E’ vero che l’assegnazione della casa coniugale può incidere sull’importo dell’assegno per il coniuge ai sensi dell’art. 155 quater c.c. Anche se a tale profilo la sentenza impugnata non si riferisce esplicitamente, dal contesto motivazionale, tenuto conto della notevole sproporzione delle condizioni economiche tra le parti, emerge palesemente che di ciò il giudice a quo ha tenuto conto nella quantificazione dell’assegno.

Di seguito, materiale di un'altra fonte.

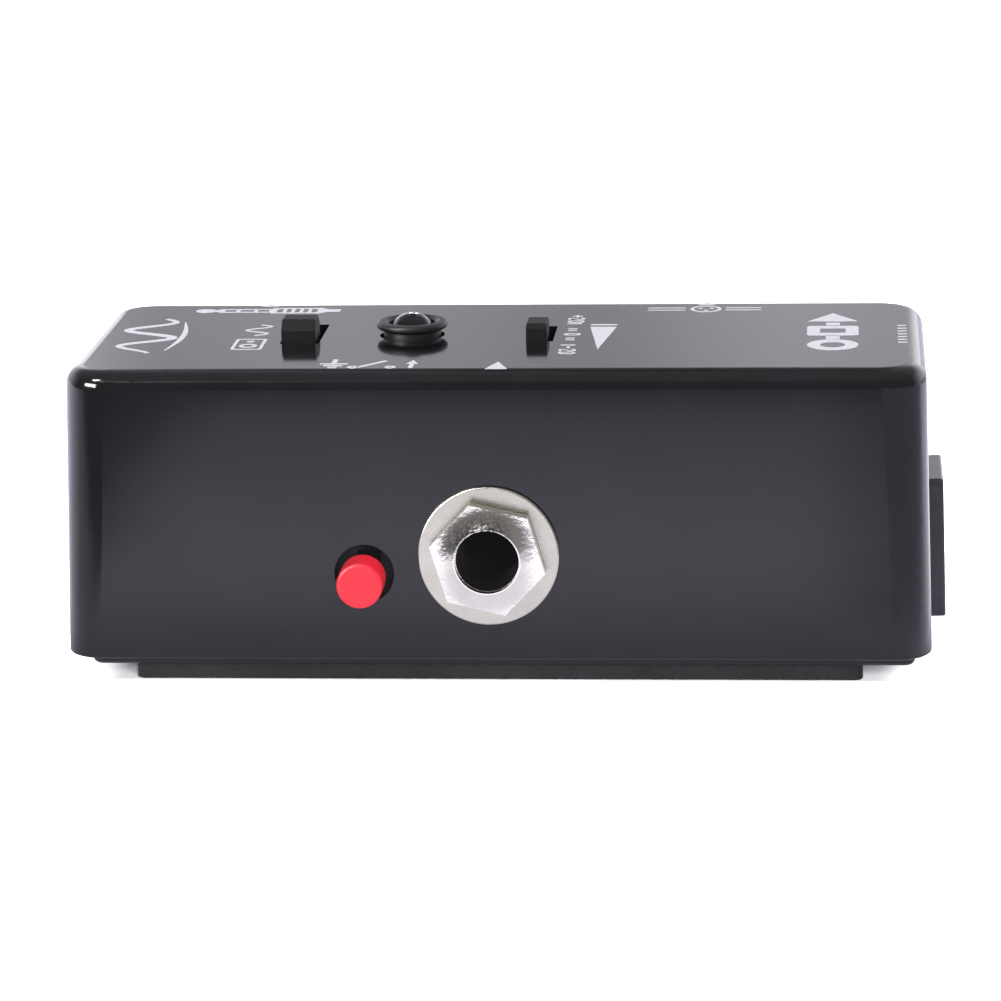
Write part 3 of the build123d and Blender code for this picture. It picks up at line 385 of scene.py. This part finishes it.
slot_of = {part["node"]: part["material_slot"] for part in frame["record"]["subparts"]}
for name, obj in frame["nodes"].items():
    obj.data.materials.clear()
    obj.data.materials.append(MATS.get(slot_of[name], MATS["jack_plastic"]))
    for poly in obj.data.polygons:
        poly.material_index = 0


# --- outlines for the printed marks, in mm ----------------------------------
def circle(cx, cy, radius, segments=48, start=0.0, end=360.0):
    points = []
    for i in range(segments):
        angle = math.radians(start + (end - start) * i / segments)
        points.append((cx + radius * math.cos(angle), cy + radius * math.sin(angle)))
    return points


def rect(cx, cy, width, height, corner=0.0):
    half_w, half_h = width / 2, height / 2
    if corner <= 0:
        return [(cx - half_w, cy - half_h), (cx + half_w, cy - half_h),
                (cx + half_w, cy + half_h), (cx - half_w, cy + half_h)]
    points = []
    for side_x, side_y, start in ((1, -1, -90), (1, 1, 0), (-1, 1, 90), (-1, -1, 180)):
        for i in range(7):
            angle = math.radians(start + 15 * i)
            points.append((cx + side_x * (half_w - corner) + corner * math.cos(angle),
                           cy + side_y * (half_h - corner) + corner * math.sin(angle)))
    return points


def arrow(x, base_y, tip_y, half_width):
    return [(x - half_width, base_y), (x + half_width, base_y), (x, tip_y)]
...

E’ appena il caso di precisare che la retroattività, correttamente disposta, come si è detto, sulla base delle regole generali in materia di assegno di mantenimento e alimentare, non può certo incidere sulla quantificazione dell’assegno stesso. Quanto all’affermazione della B., che avrebbe indicato, in un atto difensivo, come sufficiente per sé e per le figlie una somma inferiore all’importo liquidato, va precisato che, secondo giurisprudenza consolidata (per tutte, Cass. n. 12411 del 2008), le dichiarazioni del difensore in scritti processuali non hanno efficacia confessoria. Utilizza il ricorrente la predetta argomentazione, per avvalorare la sua tesi circa la violazione dell’art. 2697 c.c. sull’onere della prova. Ma, al contrario, come già si è precisato, il giudice a quo fonda la pronuncia sugli assegni e la loro quantificazione sulle risultanze peritali, sull’imponente patrimonio dell’odierno ricorrente e sull’assenza di reddito dell’odierna resistente.
Conclusivamente, il ricorso va rigettato. Le spese seguono la soccombenza.

P.Q.M.

La Corte rigetta il ricorso; condanna il ricorrente al pagamento delle spese processuali del presente giudizio di legittimità, che liquida in Euro 4.000,00 e Euro 200.00 per esborsi, oltre spese generali ed accessori di legge.